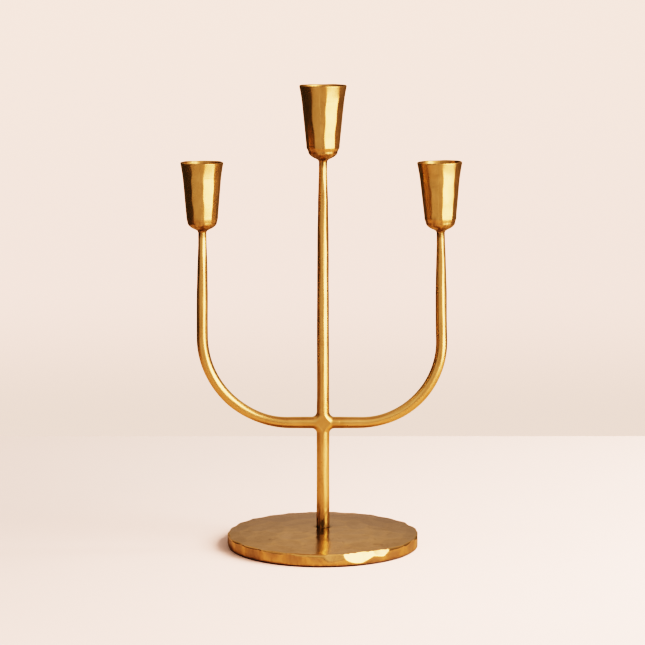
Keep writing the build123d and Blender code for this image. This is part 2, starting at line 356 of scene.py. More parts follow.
TARNISHED = (BRIGHT_BRASS, DEEP_BRASS, EDGE_BRASS, RUBBED_BRASS)
rod_brass = brass("rod_brass", *TARNISHED, patina=0.45, worn=0.6, roughness=0.30)
cup_brass = brass(
    "cup_brass", *TARNISHED, patina=0.45, worn=0.6, roughness=0.29, streaks=(620.0, 620.0, 26.0)
)
base_brass = brass(
    "base_brass",
    bright=(0.52, 0.41, 0.25),
    dark=(0.41, 0.315, 0.175),
    edge=(0.80, 0.85, 0.80),
    rub=BRIGHT_BRASS,
    patina=0.6,
    worn=0.9,
    roughness=0.18,
)
black_felt = felt_material()
screw_brass = turned_metal("screw_brass", (0.78, 0.55, 0.24), (0.60, 0.38, 0.14), 0.28)
zinc_steel = turned_metal("zinc_steel", (0.66, 0.66, 0.64), (0.42, 0.42, 0.41), 0.32)

# ---------------------------------------------------------------- hammered rods

ROD_COLUMNS = 160
ROD_ROW_STEP = 0.8
RIDGE_SOFTNESS = 0.05
RIDGE_WIDTH = 0.09
# How much of a rod's roundness is left across the width of a hammer mark
MARK_ROUNDNESS = 0.45
# The hammer marks come in between these distances from the hub's centre
HUB_CALM_START = 13.5
HUB_CALM_END = 20.0
# and they fade out over this length at a rod's tip
TIP_CALM = 5.0
# Between rings of marks along a rod, and the marks in each ring
BLOW_SPACING = 15.0
BLOWS_AROUND = 5
# Share of dark colour at the stem's foot, darker towards the foot in patches, and of painted
# shade under the cups
FOOT_DARKENING = 0.95
UNDER_CUP_SHADE = 0.85

# Radius of the upright rod at heights above the table
STEM_STATIONS = (
    (FOOT_Z, 5.12),
    (25.0, 5.2),
    (40.0, 5.1),
    (60.0, 5.02),
    (80.0, 5.08),
    (HUB_Z, 5.08),
    (120.0, 4.86),
    (172.0, 4.78),
    (222.0, 4.58),
    (252.0, 4.42),
    (274.0, 3.98),
    (288.0, 3.58),
    (297.0, 3.3),
    (STEM_TIP_Z, 3.2),
)

# Radius of an arm at distances along it from the hub's centre; the last stretch, which
# narrows to the cup, is given by the distance left to the tip
ARM_STATIONS = ((0.0, 4.6), (22.0, 4.56), (46.0, 4.2), (80.0, 4.5), (112.0, 4.55), (150.0, 4.45))
ARM_TIP_STATIONS = ((46.0, 4.4), (34.0, 4.16), (21.0, 3.84), (15.0, 3.6), (8.0, 3.34), (0.0, 3.2))


def hammer_blows(seed, start, end, depth):
    """Seeded marks on a rod: place along it, direction, depth, and radius along the rod."""
    random = np.random.default_rng(seed)
    blows = []
    place = start
    while place < end:
        offset = random.uniform(0, 2 * np.pi)
        for step in range(BLOWS_AROUND):
            blows.append(
                (
                    place + random.uniform(-0.45, 0.45) * BLOW_SPACING,
                    offset + (step + random.uniform(-0.3, 0.3)) * 2 * np.pi / BLOWS_AROUND,
                    depth * random.uniform(0.35, 1.25),
                    random.uniform(450.0, 1100.0),
                )
            )
        place += BLOW_SPACING * random.uniform(0.8, 1.25)
    return blows


def struck_radius(place, angle, radius, blows, calm):
    """Radius of a rod after its hammer marks, and its ridges; calm of 0 leaves it round."""
    cut = SoftCut(radius, RIDGE_SOFTNESS, RIDGE_WIDTH)
    for blow_place, blow_angle, depth, along in blows:
        turn = turn_between(angle, blow_angle)
        across = (1 - MARK_ROUNDNESS) * radius * turn * turn / 2
        cut.add(radius - depth * calm + (place - blow_place) ** 2 / (2 * along) + across)
    return cut.result(), cut.ridge() * calm


STEM_BLOWS = hammer_blows(seed=11, start=FOOT_Z + 4, end=STEM_TIP_Z - 4, depth=0.17)
ARM_BLOWS = {
    "left": hammer_blows(seed=23, start=16.0, end=212.0, depth=0.14),
    "right": hammer_blows(seed=37, start=16.0, end=206.0, depth=0.14),
}
SIDE_SIGN = {"left": -1, "right": 1}
BEND_RADIUS = {"left": 68.0, "right": 64.5}
# How far outwards each arm strays from a true line, from this distance on
ARM_STRAY = {"left": 0.55, "right": -0.5}
STRAY_START = 60.0


def stem_radius(height, angle):
    """Radius of the upright rod. Angle 0 is the front, and a positive angle is to the right."""
    radius = eased(height, STEM_STATIONS)
    from_hub = np.abs(height - HUB_Z)
    calm = smooth_step(from_hub, HUB_CALM_START, HUB_CALM_END)
    calm = calm * smooth_step(STEM_TIP_Z - height, 0.0, TIP_CALM)
    return struck_radius(height, angle, radius, STEM_BLOWS, calm)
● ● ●
*REQUIRED TASK*. Give again, word for word, the lines of the listing, starting at its first line and ending with the line containing "0.42, 0.41), 0.32)".

*WRITTEN ANSWER*.
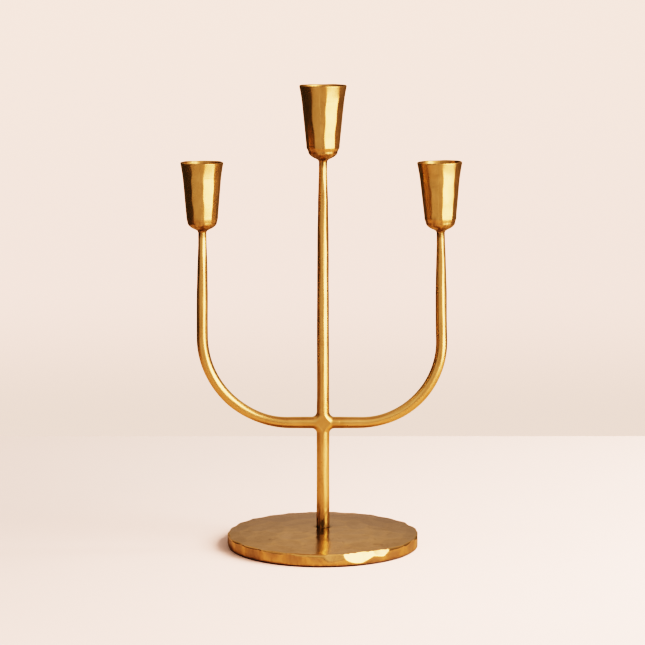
Keep writing the build123d and Blender code for this image. This is part 2, starting at line 356 of scene.py. More parts follow.
TARNISHED = (BRIGHT_BRASS, DEEP_BRASS, EDGE_BRASS, RUBBED_BRASS)
rod_brass = brass("rod_brass", *TARNISHED, patina=0.45, worn=0.6, roughness=0.30)
cup_brass = brass(
    "cup_brass", *TARNISHED, patina=0.45, worn=0.6, roughness=0.29, streaks=(620.0, 620.0, 26.0)
)
base_brass = brass(
    "base_brass",
    bright=(0.52, 0.41, 0.25),
    dark=(0.41, 0.315, 0.175),
    edge=(0.80, 0.85, 0.80),
    rub=BRIGHT_BRASS,
    patina=0.6,
    worn=0.9,
    roughness=0.18,
)
black_felt = felt_material()
screw_brass = turned_metal("screw_brass", (0.78, 0.55, 0.24), (0.60, 0.38, 0.14), 0.28)
zinc_steel = turned_metal("zinc_steel", (0.66, 0.66, 0.64), (0.42, 0.42, 0.41), 0.32)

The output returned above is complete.